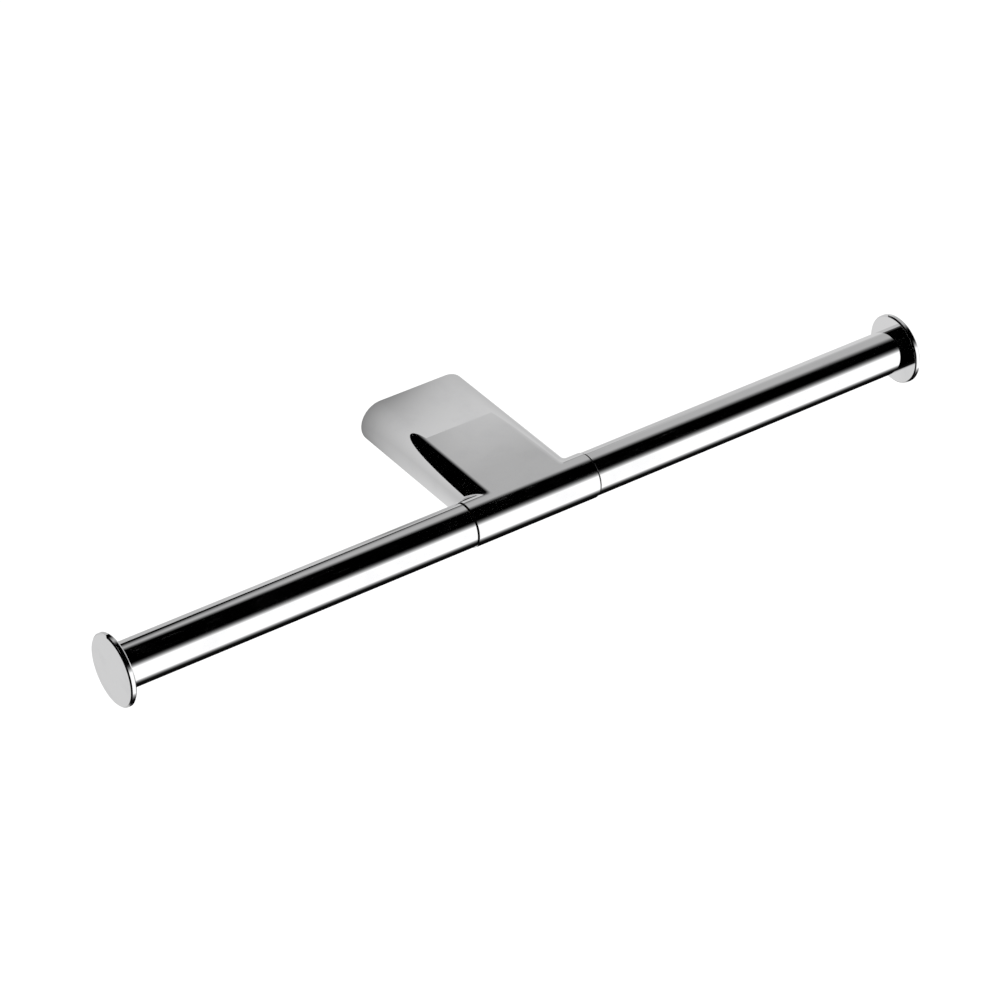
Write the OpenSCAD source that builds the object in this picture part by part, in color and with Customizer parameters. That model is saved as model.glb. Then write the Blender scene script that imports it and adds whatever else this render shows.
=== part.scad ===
// Wall-mounted double toilet roll holder: a flat bracket carries a short barrel,
// and one tubular arm is screwed to each end of the barrel.
// The wall is the plane y = 0, the front faces -Y and the arms lie along X.

/* [Arms] */
// Outside diameter of each arm tube
arm_d = 16; // [14:0.5:20]
// Wall thickness of each arm tube
arm_wall = 1; // [0.8:0.1:1.5]
// Length of each arm tube, from its seam to its end disc
arm_length = 136.4; // [110:0.2:170]
// Width of the shadow groove that sets each arm off from the barrel
seam_groove_w = 0.3; // [0.2:0.05:0.6]
// Depth of the shadow groove
seam_groove_depth = 0.6; // [0.5:0.05:0.7]
// Chamfer between the shadow groove and the tube's outside
arm_chamfer = 0.15; // [0.1:0.05:0.4]

/* [End discs] */
// Diameter of each end disc
disc_d = 25.8; // [22:0.2:34]
// Thickness of each end disc
disc_t = 2.2; // [1.6:0.1:4]
// Chamfer round both rims of each end disc
disc_chamfer = 0.25; // [0.1:0.05:0.5]
// Length of the spigot that holds each disc in its tube
spigot_length = 12; // [8:0.5:20]
// Width of the adhesive groove round each spigot
groove_w = 2; // [1:0.5:3]
// Depth of the adhesive groove round each spigot
groove_depth = 0.4; // [0.2:0.1:1]
// Bore that lightens each spigot
spigot_bore_d = 7; // [4:0.5:9]

/* [Bracket] */
// Distance from the wall to the axis of the arms
reach = 69.5; // [60:0.5:95]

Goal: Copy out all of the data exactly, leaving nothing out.

Finished task:
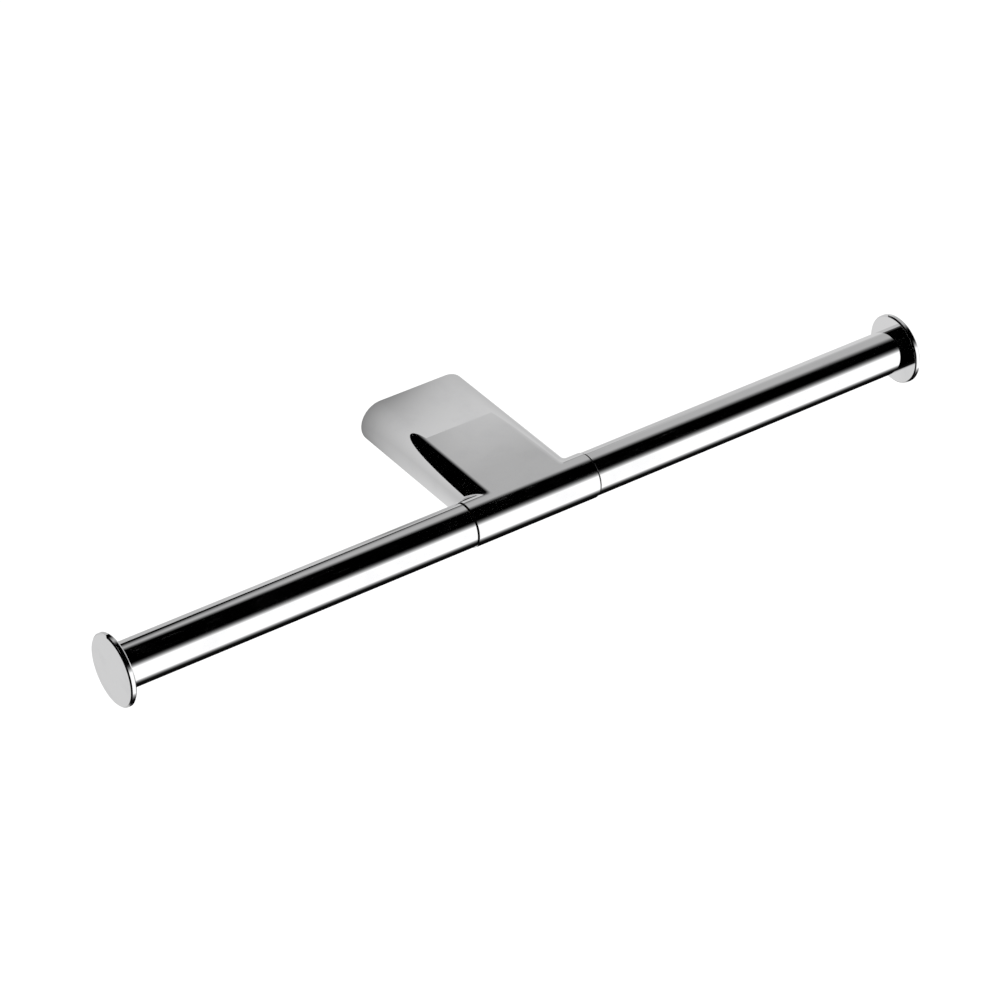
Write the OpenSCAD source that builds the object in this picture part by part, in color and with Customizer parameters. That model is saved as model.glb. Then write the Blender scene script that imports it and adds whatever else this render shows.
=== part.scad ===
// Wall-mounted double toilet roll holder: a flat bracket carries a short barrel,
// and one tubular arm is screwed to each end of the barrel.
// The wall is the plane y = 0, the front faces -Y and the arms lie along X.

/* [Arms] */
// Outside diameter of each arm tube
arm_d = 16; // [14:0.5:20]
// Wall thickness of each arm tube
arm_wall = 1; // [0.8:0.1:1.5]
// Length of each arm tube, from its seam to its end disc
arm_length = 136.4; // [110:0.2:170]
// Width of the shadow groove that sets each arm off from the barrel
seam_groove_w = 0.3; // [0.2:0.05:0.6]
// Depth of the shadow groove
seam_groove_depth = 0.6; // [0.5:0.05:0.7]
// Chamfer between the shadow groove and the tube's outside
arm_chamfer = 0.15; // [0.1:0.05:0.4]

/* [End discs] */
// Diameter of each end disc
disc_d = 25.8; // [22:0.2:34]
// Thickness of each end disc
disc_t = 2.2; // [1.6:0.1:4]
// Chamfer round both rims of each end disc
disc_chamfer = 0.25; // [0.1:0.05:0.5]
// Length of the spigot that holds each disc in its tube
spigot_length = 12; // [8:0.5:20]
// Width of the adhesive groove round each spigot
groove_w = 2; // [1:0.5:3]
// Depth of the adhesive groove round each spigot
groove_depth = 0.4; // [0.2:0.1:1]
// Bore that lightens each spigot
spigot_bore_d = 7; // [4:0.5:9]

/* [Bracket] */
// Distance from the wall to the axis of the arms
reach = 69.5; // [60:0.5:95]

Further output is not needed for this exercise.